● **Stated exercise**
Please quote the material exactly, every line of it.

**** Entries provided

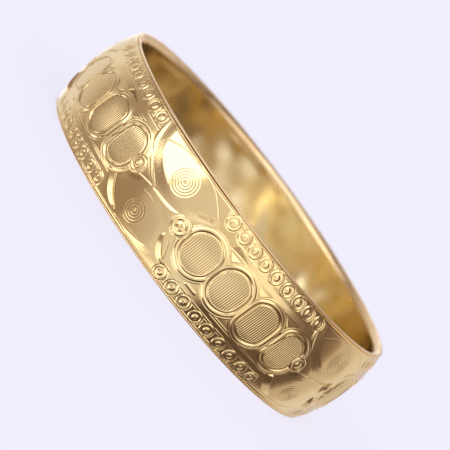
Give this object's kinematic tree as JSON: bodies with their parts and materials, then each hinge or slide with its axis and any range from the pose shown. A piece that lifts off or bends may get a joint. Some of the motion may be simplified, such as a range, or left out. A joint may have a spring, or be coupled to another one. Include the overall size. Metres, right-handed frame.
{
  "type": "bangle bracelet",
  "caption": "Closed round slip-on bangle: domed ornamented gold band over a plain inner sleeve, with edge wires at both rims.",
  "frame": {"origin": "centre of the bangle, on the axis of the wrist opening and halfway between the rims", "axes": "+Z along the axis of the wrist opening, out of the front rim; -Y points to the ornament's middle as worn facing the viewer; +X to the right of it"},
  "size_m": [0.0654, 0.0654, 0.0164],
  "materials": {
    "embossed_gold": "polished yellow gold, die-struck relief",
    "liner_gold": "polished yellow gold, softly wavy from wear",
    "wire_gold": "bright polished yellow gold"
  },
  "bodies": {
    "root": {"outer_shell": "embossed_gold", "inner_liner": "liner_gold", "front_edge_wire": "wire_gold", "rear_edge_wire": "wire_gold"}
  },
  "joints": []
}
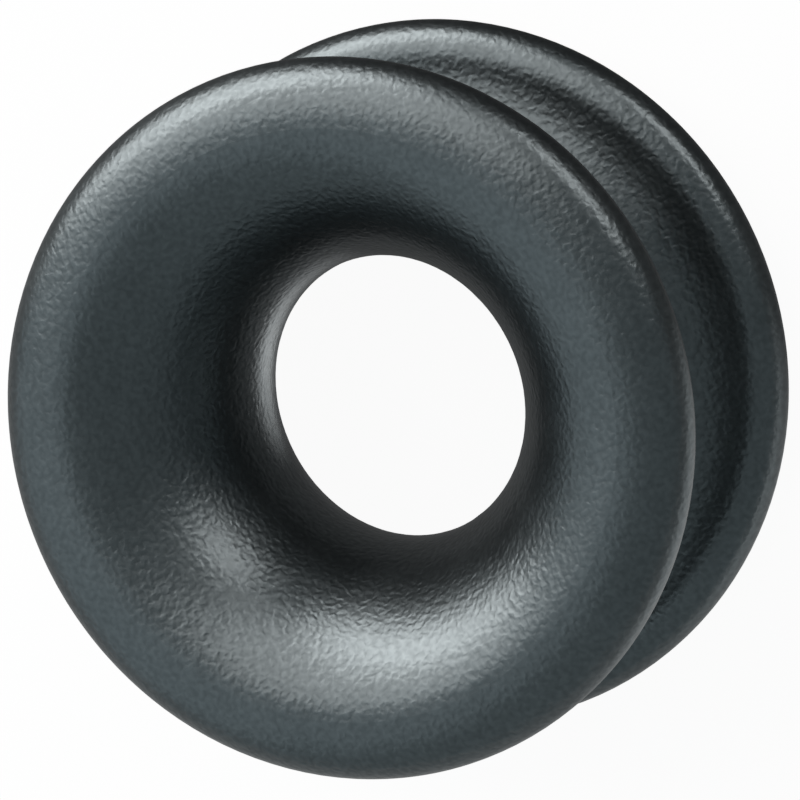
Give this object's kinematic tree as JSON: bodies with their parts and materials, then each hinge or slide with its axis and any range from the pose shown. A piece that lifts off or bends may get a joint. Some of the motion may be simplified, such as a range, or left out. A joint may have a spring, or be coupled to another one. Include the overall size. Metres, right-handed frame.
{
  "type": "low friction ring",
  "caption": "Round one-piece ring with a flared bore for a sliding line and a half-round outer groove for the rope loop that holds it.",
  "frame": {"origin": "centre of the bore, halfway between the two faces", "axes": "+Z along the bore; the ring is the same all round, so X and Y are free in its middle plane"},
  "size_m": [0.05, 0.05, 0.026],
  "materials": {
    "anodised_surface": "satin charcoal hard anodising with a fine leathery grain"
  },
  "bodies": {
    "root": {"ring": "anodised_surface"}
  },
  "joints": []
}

********

● **Response to this task**
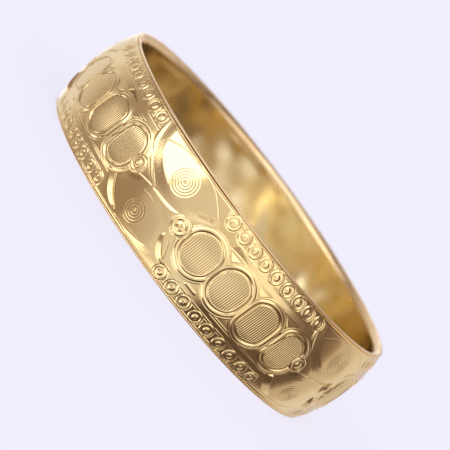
Give this object's kinematic tree as JSON: bodies with their parts and materials, then each hinge or slide with its axis and any range from the pose shown. A piece that lifts off or bends may get a joint. Some of the motion may be simplified, such as a range, or left out. A joint may have a spring, or be coupled to another one. Include the overall size. Metres, right-handed frame.
{
  "type": "bangle bracelet",
  "caption": "Closed round slip-on bangle: domed ornamented gold band over a plain inner sleeve, with edge wires at both rims.",
  "frame": {"origin": "centre of the bangle, on the axis of the wrist opening and halfway between the rims", "axes": "+Z along the axis of the wrist opening, out of the front rim; -Y points to the ornament's middle as worn facing the viewer; +X to the right of it"},
  "size_m": [0.0654, 0.0654, 0.0164],
  "materials": {
    "embossed_gold": "polished yellow gold, die-struck relief",
    "liner_gold": "polished yellow gold, softly wavy from wear",
    "wire_gold": "bright polished yellow gold"
  },
  "bodies": {
    "root": {"outer_shell": "embossed_gold", "inner_liner": "liner_gold", "front_edge_wire": "wire_gold", "rear_edge_wire": "wire_gold"}
  },
  "joints": []
}
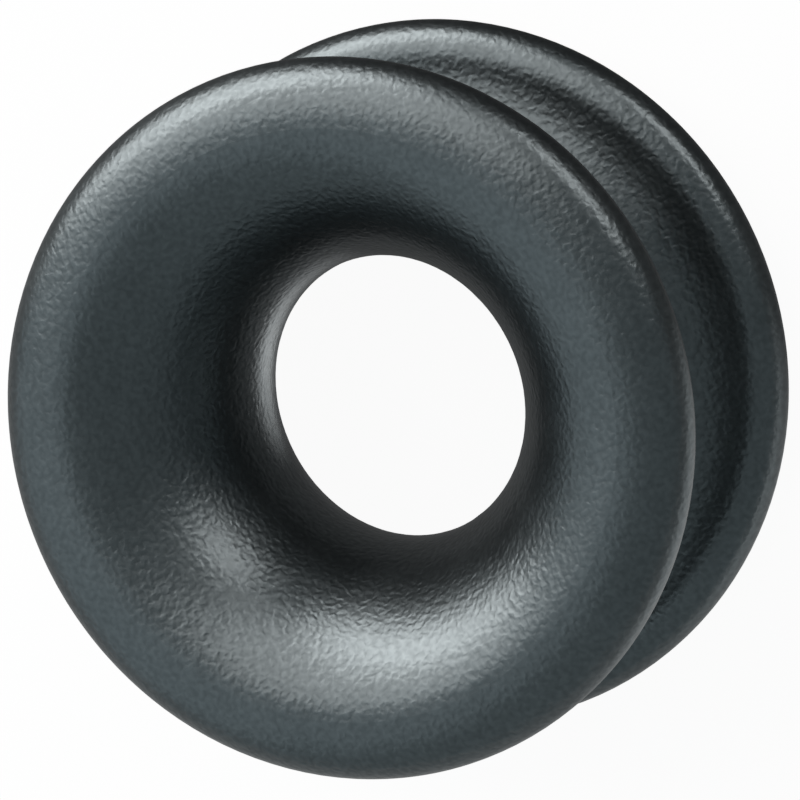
Give this object's kinematic tree as JSON: bodies with their parts and materials, then each hinge or slide with its axis and any range from the pose shown. A piece that lifts off or bends may get a joint. Some of the motion may be simplified, such as a range, or left out. A joint may have a spring, or be coupled to another one. Include the overall size. Metres, right-handed frame.
{
  "type": "low friction ring",
  "caption": "Round one-piece ring with a flared bore for a sliding line and a half-round outer groove for the rope loop that holds it.",
  "frame": {"origin": "centre of the bore, halfway between the two faces", "axes": "+Z along the bore; the ring is the same all round, so X and Y are free in its middle plane"},
  "size_m": [0.05, 0.05, 0.026],
  "materials": {
    "anodised_surface": "satin charcoal hard anodising with a fine leathery grain"
  },
  "bodies": {
    "root": {"ring": "anodised_surface"}
  },
  "joints": []
}